Ia tidak pernah mengira kalau Jeremy sangat membencinya.
Setelah beberapa saat yang terasa seperti selamanya, Madeline hanya merasakan sakit yang teramat sangat di sekujur tubuhnya. Akibatnya, ia jatuh dalam tidur yang sangat lelap, dan di dalam mimpinya, ia dikirim kembali ke musim panas yang indah dua belas tahun yang lalu.
Matahari bersinar cerah di pantai dan di sana terdapat sebatang pohon kapur barus.
Madeline kecil memunguti cangkang-cangkang kerang di sepanjang pantai. Dari kejauhan ia menatap seorang anak lelaki pendiam yang sedang duduk di atas sebuah batu. Dia terlihat tidak bahagia.
Itulah pertama kalinya ia melihat Jeremy. Dia masih berusia dua belas tahun namun sudah terlihat tampan. Tubuhnya tinggi dan ramping.
Akan tetapi, dia terlihat sangat sedih.
Dengan bertelanjang kaki, Madeline kecil pelan-pelan mendekati anak laki-laki itu.Ia mengangsurkan sebuah kerang berwarna-warni, yang telah menghabiskan waktu yang lama untuk mencarinya, kepadanya.
“Hello, ini untukmu. Aku harap kau bisa bahagia selamanya.”
Saat itu, Jeremy menatapnya lewat sudut matanya. Mata sipitnya penuh kewaspadaan.
Dia memakai setelan baju olahraga bermerek. Bahkan sepatunya pun edisi terbatas.
Sebaliknya, Madeline memakai gaun yang sudah pudar karena keseringan dicuci. Keduanya terlihat seperti berasal dari dua dunia yang berbeda.
Namun akhirnya dia mengulurkan juga tangannya.
Mereka bertemu lagi hari berikutnya di waktu yang sama. Jeremy memberinya secangkir teh susu dan berkata bahwa itu adalah hadiah balasan.

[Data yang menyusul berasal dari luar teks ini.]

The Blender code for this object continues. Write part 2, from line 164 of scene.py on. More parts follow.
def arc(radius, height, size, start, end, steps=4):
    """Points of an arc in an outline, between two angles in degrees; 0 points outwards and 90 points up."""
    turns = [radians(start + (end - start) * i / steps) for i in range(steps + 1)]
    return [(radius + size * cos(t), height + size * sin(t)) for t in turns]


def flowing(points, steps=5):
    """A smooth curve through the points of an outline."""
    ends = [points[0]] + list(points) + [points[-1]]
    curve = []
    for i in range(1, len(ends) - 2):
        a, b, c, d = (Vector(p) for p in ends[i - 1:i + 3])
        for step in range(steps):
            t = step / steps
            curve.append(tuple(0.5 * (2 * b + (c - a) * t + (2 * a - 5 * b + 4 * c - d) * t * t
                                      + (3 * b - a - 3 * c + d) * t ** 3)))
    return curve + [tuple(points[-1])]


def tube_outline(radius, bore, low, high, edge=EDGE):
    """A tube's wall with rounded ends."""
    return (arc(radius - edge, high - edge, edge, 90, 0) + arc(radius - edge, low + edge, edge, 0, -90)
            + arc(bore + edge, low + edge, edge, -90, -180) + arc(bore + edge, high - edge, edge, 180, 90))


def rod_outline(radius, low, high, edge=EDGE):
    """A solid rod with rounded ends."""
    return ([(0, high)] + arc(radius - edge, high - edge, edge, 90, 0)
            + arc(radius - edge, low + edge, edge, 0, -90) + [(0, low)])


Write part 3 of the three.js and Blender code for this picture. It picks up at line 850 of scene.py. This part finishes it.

Madeline menerimanya dengan berbinar-binar. Itulah pertama kalinya dia merasakan teh susu. Enak sekali.
Meskipun begitu, Jeremy menatapnya dan berpikir kalau senyumnya lebih manis dibanding teh susu itu.
Selama musim panas itu, mereka kerap bertemu di pantai, lagi dan lagi. Kapan pun mereka bertemu, mereka akan bermain bersama.
Suatu hari, kaki Madeline tersayat beberapa pecahan kaca. Jeremylah yang membawanya ke klinik.
Pada saat itu, ia bersandar di punggung Jeremy, dan pipinya memerah karena berjemur saat matahari terbenam. Selanjutnya, jantungnya berdegup dengan sangat kencang.
Ia tersipu dan melingkarkan tangannya mengelilingi tubuh Jeremy.
“Jeremy, aku ingin bersamamu selamanya. Aku ingin bermain bersamamu setiap hari.”
Jeremy menjawab tanpa ragu-ragu, “Baiklah. Saat aku dewasa nanti, aku akan menikahimu. Dengan begitu, kita bisa bermain bersama setiap hari.”
Namun, setelah janji yang naif dan polos itu, mereka terpisah selama bertahun-tahun.
Ia tidak pernah mengira akan bertemu dengannya lagi setelah mengucapkan selamat tinggal hari itu.
Saat ia bertemu dengannya lagi, Jeremy sudah menjadi seorang panutan. Apalagi, dia sudah memiliki seorang gadis yang dia cintai—Meredith.
Setelah terbangun, dengan lelah Madeline membuka matanya. Yang ia lihat berikutnya adalah lingkungan yang asing. Ditambah lagi, ia merasa sakit di sekujur tubuhnya. Setiap ia bergerak, rasa sakit yang membuat lemah membuatnya kewalahan.
“Oh, aku pikir kau sudah mati. Akhirnya kau memutuskan untuk membuka matamu, hah?”
Terdengar suara seorang gadis di sebelahnya, dan suara itu terdengar sangat sarkastik. Madeline mengangkat kepalanya dan melihat wajah cantik Meredith. Mata liciknya penuh dengan kemarahan dan rasa cemburu.
Rasa cemburu?
Madeline tidak tahu apa yang dia cemburui.
“Madeline, kau adalah gadis paling istimewa yang pernah aku temui. Kau bahkan menggunakan cara seperti ini agar bisa dirawat di rumah sakit.”
Dirawat di rumah sakit?
Madeline memandang ke sekelilingnya dan melihat bahwa memang benar ia berada di rumah sakit.
Ia mengingat-ingat apa yang terjadi sebelumnya, sebelum ia jatuh tidur, dan tiba-tiba, ia mengerti kenapa Meredith cemburu.
Ia merasa itu sangat ironis, namun, ia tersenyum penuh kemenangan.
“Dasar pelacur!” Begitu melihat ekspresi Madeline, pembuluh-pembuluh darah Meredith mulai bertonjolan. “Madeline, kau pelacur tak tahu malu!”